Liaison at the 포장마차 / bOtTLe caFé, Gwangju, Korea

Liaison at the 포장마차 (street food cart)

The man was short, his white cap matched his scuffed white track jacket, I think, though I didn’t get a good look at either. He was already done with one stick of 오댕 (processed fish cake) when I turned to look at the couple; his thin lips were chewing, smacking, stuffing the stuff past his teeth. The 오댕 stick was marked on the end with red paint, and it had flaked a bit on the tips of his fingers. He grabbed another stick and I stole a look at his companion. Her hair was dyed a shade of brown/red, the same shade I find my college freshmen favor, finally freed from 6 years of forced middle and high school dress code conformity. She was maybe 42, or perhaps 34, not any older than 45 and certainly not 29. Her shirt was unbuttoned one too many, not totally obvious but certainly adding to a general sort of atmosphere about her. Her hair stood out, mostly tucked behind ears, a few strands escaping at the temples; here in Korea, it stood out in much the same way a belly button ring would stand out on a mom-aged woman back in the States. Her glasses were framed with an ornate, spidery kind of wire that looked like it might frame the borders of the diary of a teenage vampire wannabe. She was the sort of person who you could tell was wearing a lot of makeup from say, 50 feet away, at a glance. The possibility of high boots disappeared under the sheen of gray business pants, and the frills of her white blouse contributed to the overall impression that she was just off work. She seemed simultaneously too well poised and too much sex for this man in the ratty white track jacket, loose khakis and blown out sneakers.

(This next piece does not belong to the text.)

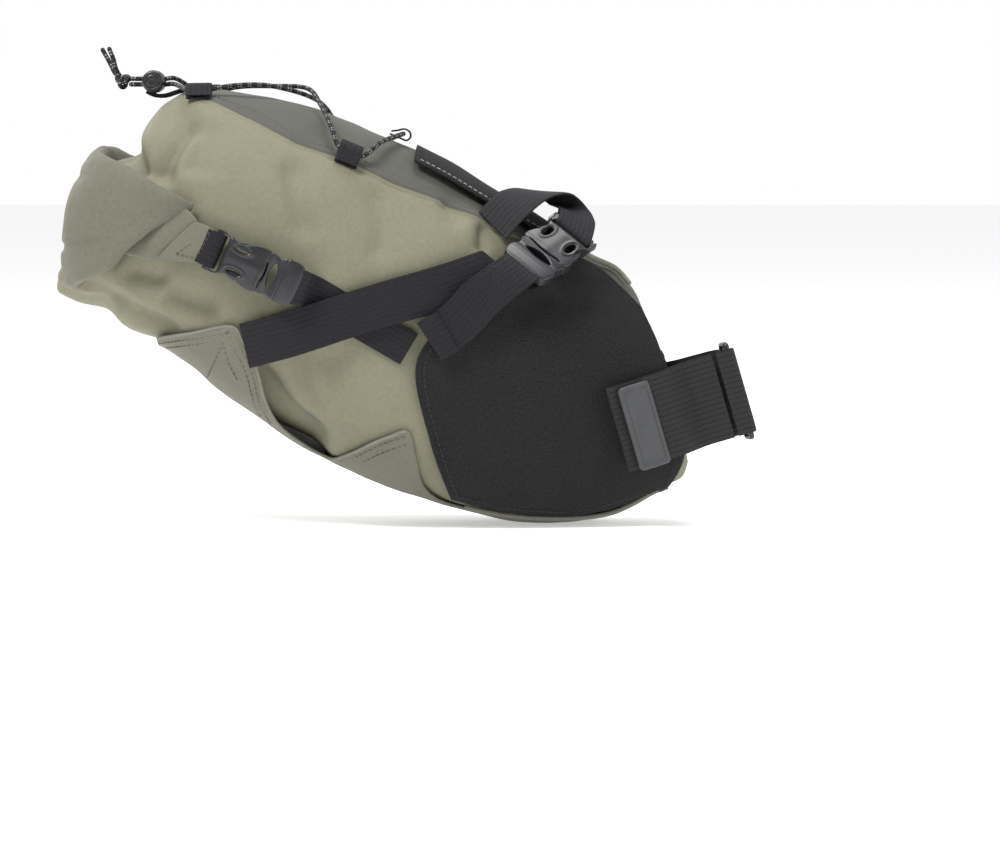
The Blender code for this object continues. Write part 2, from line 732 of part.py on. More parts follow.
def build_rail_strap(name, side, frame, parts, finishes):
    """Sewn to the bag's shoulder, over the saddle rail and round the rail buckle's fixed bar."""
    mirror = Vector((1, -side, 1))
    half = LIFT_STRAP_WIDTH / 2
    rows = []
    for middle, across in RAIL_STRAP:
        centre, reach = Vector(middle) * mirror, (Vector(across) * mirror).normalized() * half
        rows.append([centre + reach * share for share in (-1, 0, 1)])
    loop = list(reversed(webbing_round_bar(RAIL_BUCKLE, frame, False)))
    rows += matched(loop[1:], rows[-1])
    band("rail_strap_" + name, rows, parts, finishes["webbing"])


# ---------------------------------------------------------------- post strap

def post_point(ahead, y, up):
    """Point given ahead of the seatpost's axis, sideways, and along the post."""
    return POST_AHEAD * ahead + Vector((0, y, 0)) + POST_UP * up


def post_band(name, path, parts, finish, width=POST_STRAP_WIDTH, thickness=0.0014, steps=2):
    rows = [[post_point(ahead, y, width * share / 2) for share in (-1, 0, 1)] for ahead, y in path]
    return band(name, rows, parts, finish, thickness=thickness, steps=steps)


RING_BAR = (0.0225, -0.0182)           # strap side bar of the plastic ring: ahead, y
RING_FAR_BAR = (0.0200, -0.0080)
RING_BAR_RADIUS = 0.0015
FOLD_RADIUS = 0.0031
FLAP_HINGE = (0.0140, RING_BAR[1] - FOLD_RADIUS)
FLAP_CLEARANCE = 0.0012
BASE_STRAP = (
    (-0.0600, -0.0512), (-0.0450, -0.0465), (-0.0330, -0.0425), (-0.0240, -0.0380),
    (-0.0160, -0.0325), (-0.0060, -0.0200), (0.0040, -0.0160), (0.0180, -0.0151),
)
FLAP_STRAP = (
    (FLAP_HINGE[0] - FLAP_CLEARANCE, FLAP_HINGE[1]), (0.0060, -0.0215), (-0.0040, -0.0232),
    (-0.0160, -0.0365), (-0.0240, -0.0412), (-0.0330, -0.0458), (-0.0420, -0.0490),
    (-0.0515, -0.0520),
)
FAR_STRAP = (
    (-0.0450, 0.0465), (-0.0330, 0.0425), (-0.0240, 0.0380), (-0.0160, 0.0325), (-0.0060, 0.0205),
    (0.0050, 0.0165), (0.0130, 0.0130), (0.0175, 0.0060), (0.0188, -0.0010), (0.0190, -0.0045),
)


def build_post_strap(parts, finishes):
    ahead, y = RING_BAR
    fold = [
        (ahead + FOLD_RADIUS * sin(radians(angle)), y + FOLD_RADIUS * cos(radians(angle)))
        for angle in range(0, 181, 30)
    ]
    stub = (FLAP_HINGE[0] + FLAP_CLEARANCE, FLAP_HINGE[1])
    path = BASE_STRAP + tuple(fold) + (stub,)
    post_band("post_strap_base", path, parts, finishes["webbing"], steps=1)
    post_band("post_strap_flap", FLAP_STRAP, parts, finishes["webbing"])
    post_band("post_strap_far", FAR_STRAP, parts, finishes["webbing"])


def build_ring(parts, cutters, finishes):
    """Plastic ring: two long bars along the post, joined at both ends."""
    near, far = Vector((*RING_BAR, 0)), Vector((*RING_FAR_BAR, 0))
    middle = (near + far) / 2
    spread = (far - near).length
    origin = post_point(middle.x, middle.y, 0)
    along = post_point(far.x, far.y, 0) - post_point(near.x, near.y, 0)
    frame = local_frame(origin, along, POST_UP)
    outer = (spread + 2 * RING_BAR_RADIUS, 2 * RING_BAR_RADIUS, POST_STRAP_WIDTH + 0.008)
    inner = (spread - 2 * RING_BAR_RADIUS, 4 * RING_BAR_RADIUS, POST_STRAP_WIDTH + 0.002)
    ring = block("post_strap_ring", outer, (0, 0, 0), frame, parts, finishes["buckle_plastic"])
    window = block("post_strap_ring_window", inner, (0, 0, 0), frame, cutters, finishes["steel"])
    cut(ring, window)


LABEL_LENGTH, LABEL_WIDTH = 0.046, 0.0135


def build_label(parts, finishes):
    """Blank rubber pull tab on the flap's end."""
    path = ((-0.0370, -0.0495), (-0.0430, -0.0517), (-0.0500, -0.0540))
    post_band("post_strap_label", path, parts, finishes["rubber"], LABEL_LENGTH, 0.0016)


# ---------------------------------------------------------------- compression cord

CORD_LOCK_PLACE = Vector((-0.3165, 0.0, 0.1845))
CORD_LOCK_RADIUS = 0.0065
CORD_LOCK_LENGTH = 0.0180
CORD_LOCK_FLOOR = 0.0012
PLUNGER_RADIUS = 0.0048
PLUNGER_HEAD = 0.0050                  # stands out of the body at rest
PLUNGER_TRAVEL = 0.0025
SPRING_SPACE = 0.0044
STRAND_OFFSET = 0.0016                 # the cord's two strands lie one above the other
CORD_HOLE = (0.0044, 0.0068)           # width and height of the body's cross hole

KNOT_PLACE = Vector((-0.3347, 0.0, 0.1850))
KNOT_RADIUS = 0.0050
TAILS = (
    (Vector((-0.45, -0.40, 0.80)), (-0.3425, -0.0045, 0.1930), (-0.3395, -0.0060, 0.1975),
     (-0.3440, -0.0050, 0.2030)),
    (Vector((-0.70, 0.40, 0.60)), (-0.3450, 0.0040, 0.1920), (-0.3428, 0.0055, 0.1975),
     (-0.3480, 0.0060, 0.2025)),
)

CORD_LIFT = 0.0042
REAR_LOOP, SIDE_LOOP, FRONT_LOOP = (8.95, 24), (6.95, 40), (6.40, 0)   # station, angle in degrees
CROSSING = (7.60, 0)                   # where the two halves of the cord cross
CORD_TO_CROSSING = ((9.13, 24.3), REAR_LOOP, (8.78, 23.6), (8.45, 17), (8.05, 8))
CORD_FROM_CROSSING = ((7.37, 15), (7.20, 31), (7.10, 39.4), SIDE_LOOP, (6.80, 39.8), (6.62, 26))


def on_top(place, side, lift=CORD_LIFT):
    station, angle = place
    return skin(station, -side * radians(angle), lift)


def cord_half(side, crossing_lift):
    """Route from the cord lock to the front loop: over the crossing, so it ends on the other side."""
    strand = CORD_LOCK_PLACE.z + side * STRAND_OFFSET
    start = [
        Vector((KNOT_PLACE.x + KNOT_RADIUS + 0.0008, 0, strand)), Vector((-0.3230, 0, strand)),
        Vector((-0.3165, 0, strand)), Vector((-0.3100, 0, strand)),
        Vector((-0.3040, side * 0.0080, strand)),
    ]
    near = [on_top(place, side) for place in CORD_TO_CROSSING]
    far = [on_top(place, -side) for place in CORD_FROM_CROSSING]
    return start + near + [on_top(CROSSING, side, crossing_lift)] + far


def build_cord(parts, finishes):
    """One elastic cord: both ends pass the lock and join in the knot."""
    first = cord_half(RIGHT, CORD_LIFT)
    second = cord_half(LEFT, CORD_LIFT + CORD_DIAMETER + 0.0008)
    route = first + [on_top(FRONT_LOOP, RIGHT, CORD_LIFT + GAP)] + list(reversed(second))
    tube("shock_cord", route, CORD_DIAMETER / 2, parts, finishes["cord"], steps=2)
    bm = bmesh.new()
    bmesh.ops.create_uvsphere(bm, u_segments=12, v_segments=8, radius=KNOT_RADIUS)
    knot = object_from_bmesh("cord_knot", bm, parts, finishes["cord"])
    knot.location = KNOT_PLACE
    for index, (direction, *route) in enumerate(TAILS, start=1):
        start = KNOT_PLACE + direction.normalized() * (KNOT_RADIUS + 2 * GAP)
        tube(f"cord_tail_{index}", [start, *route], CORD_DIAMETER / 2, parts, finishes["cord"])


def lock_frame():
    """Cord lock's own frame: Z is along its plunger, which is pressed towards the left side."""
    return Matrix.Translation(CORD_LOCK_PLACE) @ Matrix.Rotation(-pi / 2, 4, "X")


def along_lock(name, radius, start, end, collection, finish):
    """Cylinder in the cord lock between two places along its axis."""
    frame = lock_frame() @ Matrix.Translation((0, 0, (start + end) / 2))
    return rod(name, radius, end - start, frame, collection, finish)


def build_cord_lock(parts, cutters, finishes):
    plastic, tool = finishes["buckle_plastic"], finishes["steel"]
    half = CORD_LOCK_LENGTH / 2
    floor = half - CORD_LOCK_FLOOR
    body = along_lock("cord_lock_body", CORD_LOCK_RADIUS, -half, half, parts, plastic)
    bore = along_lock("cord_lock_bore", PLUNGER_RADIUS + GAP, -half - 0.001, floor, cutters, tool)
    cut(body, bore)
    width, height = CORD_HOLE
    through = 4 * CORD_LOCK_RADIUS
    hole = block("cord_lock_hole", (through, height, width), (0, 0, 0), lock_frame(), cutters, tool)
    cut(body, hole)
    plunger_end = floor - SPRING_SPACE
    plunger_start = -half - PLUNGER_HEAD
    plunger = along_lock(
        "cord_lock_plunger", PLUNGER_RADIUS, plunger_start, plunger_end, parts, plastic)
    window_size = (through, height, width + PLUNGER_TRAVEL)
    window_place = (0, 0, -PLUNGER_TRAVEL / 2)
    window = block("cord_lock_window", window_size, window_place, lock_frame(), cutters, tool)
    cut(plunger, window)
    build_lock_spring(plunger_end, floor, parts, finishes)


def build_lock_spring(start, end, parts, finishes):
    turns, radius, wire = 3, 0.0034, 0.00025
    count = 12 * turns
    low, high = start + wire + GAP, end - wire - GAP
    route = [
        lock_frame() @ Vector((
            radius * cos(2 * pi * turns * i / count),
            radius * sin(2 * pi * turns * i / count),
            low + (high - low) * i / count,
        ))
        for i in range(count + 1)
    ]
    tube("cord_lock_spring", route, wire, parts, finishes["steel"], steps=1)


LOOP_WIDTH = 0.0120
LOOP_WEBBING = 0.0010
LOOP_PROFILE = (                       # down the flank, and out of the bag
    (0.0100, 0.0013), (0.0000, 0.0014), (-0.0045, 0.0016), (-0.0065, 0.0042), (-0.0045, 0.0068),
    (0.0005, 0.0073), (0.0060, 0.0047), (0.0100, 0.0031),
)


def build_loop(name, place, side, parts, finishes, width=LOOP_WIDTH, sideways=False):
    """Small webbing loop sewn to the bag, which guides the cord."""
    station, angle = place[0], -side * radians(place[1])
    origin = skin(station, angle)
    outward = skin(station, angle, 0.001) - origin
    along = skin(station - 0.1, angle) - origin
    if sideways:
        along = Vector((0, 1, 0))
    frame = local_frame(origin, along, outward)
    down = frame.to_3x3() @ Vector((0, 1, 0))
    flip = 1 if down.z < 0 or sideways else -1
    rows = [
        [frame @ Vector((share * width / 2, flip * across, out)) for share in (-1, 1)]
        for across, out in LOOP_PROFILE
    ]
    band(name, rows, parts, finishes["webbing"], thickness=LOOP_WEBBING)


def main():
    clear_scene()
    parts = new_collection(OBJECT_NAME)
    cutters = new_collection("cutters")
    finishes = {name: finish_for(name) for name in COLOURS}
    build_shell(parts, finishes)
    build_inside(parts, finishes)
    build_bottom_panel(parts, finishes)
    build_top_panel(parts, finishes)
    build_front_pad(parts, finishes)
    build_roll(parts, finishes)
    for name, side in SIDES:
        build_side_panel(name, side, parts, finishes)
        build_piping(name, side, parts, finishes)
        roll = buckle_frame(ROLL_BUCKLE, ROLL_BAR, ROLL_END, ROLL_OUTWARD, side)
        rail = buckle_frame(RAIL_BUCKLE, RAIL_BAR, RAIL_END, RAIL_OUTWARD, side)
        build_buckle("roll", name, ROLL_BUCKLE, roll, parts, cutters, finishes)
        build_buckle("rail", name, RAIL_BUCKLE, rail, parts, cutters, finishes)
        build_roll_tab(name, side, roll, parts, finishes)
        build_roll_strap(name, side, roll, parts, finishes)
        build_lift_strap(name, side, rail, parts, finishes)
        build_rail_strap(name, side, rail, parts, finishes)
        build_loop("cord_loop_rear_" + name, REAR_LOOP, side, parts, finishes)
        build_loop("cord_loop_side_" + name, SIDE_LOOP, side, parts, finishes)
    build_loop("cord_loop_front", FRONT_LOOP, RIGHT, parts, finishes, sideways=True)
    build_post_strap(parts, finishes)
    build_ring(parts, cutters, finishes)
    build_label(parts, finishes)
    build_cord_lock(parts, cutters, finishes)
    build_cord(parts, finishes)


main()
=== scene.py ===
"""Looks of the roll-top saddle bag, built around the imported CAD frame. Lengths are in metres."""
from math import copysign, cos, pi, radians, sin

import bmesh
import bpy
import numpy as np
from mathutils import Matrix, Vector, noise


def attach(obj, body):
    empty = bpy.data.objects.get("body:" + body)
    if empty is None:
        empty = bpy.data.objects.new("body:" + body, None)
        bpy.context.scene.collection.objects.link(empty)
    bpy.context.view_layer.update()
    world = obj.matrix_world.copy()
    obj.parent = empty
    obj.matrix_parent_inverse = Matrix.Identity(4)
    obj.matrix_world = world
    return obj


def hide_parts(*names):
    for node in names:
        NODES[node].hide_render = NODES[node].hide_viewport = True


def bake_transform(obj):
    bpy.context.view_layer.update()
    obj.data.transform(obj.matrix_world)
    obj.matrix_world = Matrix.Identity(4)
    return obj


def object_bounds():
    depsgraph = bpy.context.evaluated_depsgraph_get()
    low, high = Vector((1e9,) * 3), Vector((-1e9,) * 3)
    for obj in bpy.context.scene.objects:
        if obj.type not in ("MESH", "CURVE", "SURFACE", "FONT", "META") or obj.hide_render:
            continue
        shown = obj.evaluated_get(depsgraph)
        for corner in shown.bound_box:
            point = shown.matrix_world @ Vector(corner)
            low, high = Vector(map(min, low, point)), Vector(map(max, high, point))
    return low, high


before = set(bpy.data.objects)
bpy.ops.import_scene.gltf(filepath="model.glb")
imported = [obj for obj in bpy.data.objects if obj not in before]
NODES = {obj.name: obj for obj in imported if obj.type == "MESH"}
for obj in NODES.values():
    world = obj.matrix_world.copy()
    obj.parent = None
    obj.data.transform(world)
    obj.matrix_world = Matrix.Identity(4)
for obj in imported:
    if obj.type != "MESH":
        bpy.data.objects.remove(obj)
cad_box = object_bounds()

RIGHT, LEFT = -1, 1
SIDES = (("right", RIGHT), ("left", LEFT))
UV = "cut"                     # flat cloth coordinates of a piece, in metres

# ---------------------------------------------------------------- the bag's skin, as in the CAD part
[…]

They spoke to each other in clips of sentences. I caught “one more?” as they reached into the bubbling broth for more fish on sticks, piling up spent sticks like kindling in front of them, fueling up for some ferocious activity or perhaps refueling after the same. I noticed the way they conjucated verbs - he spoke in 반말 (informally) and she in 존댓말 (respectfully). The woman at the cart blithely stirred the two vats of 떡볶이, and I munched on my 순대; we all ate around the 포장마차, brought together by the food there glistening, propped up on metal trays or laid out resplendent and magnificent, sugar glazed and spicy and marvelous, a cornucopia of Korean fast food. 닭꼬치 (chicken on a stick) sat lined up like matchsticks, and at their stick/feet sat hard boiled eggs, looking oddly and intensely fertile and glaringly unpeeled and white against the glazed brown of the chicken on their sticks. The man nudged his companion, he was ready to go and started walking, strutting and stretching his legs an impatient 10 feet from the truck; she looked back at him and asked “국물?” (broth?), and she ladled some of the 오댕국물 into a paper cup and he stuck his hand out and had at it, in the same way I imagine a hawk might approach a paper cup filled with broth, if gripping a paper cup was ever a possibility for a bird of prey. She handed the vendor a fiver and grabbed her change over the nubs and nodules of steaming food, and they clipped and scuffed their way down the street behind me.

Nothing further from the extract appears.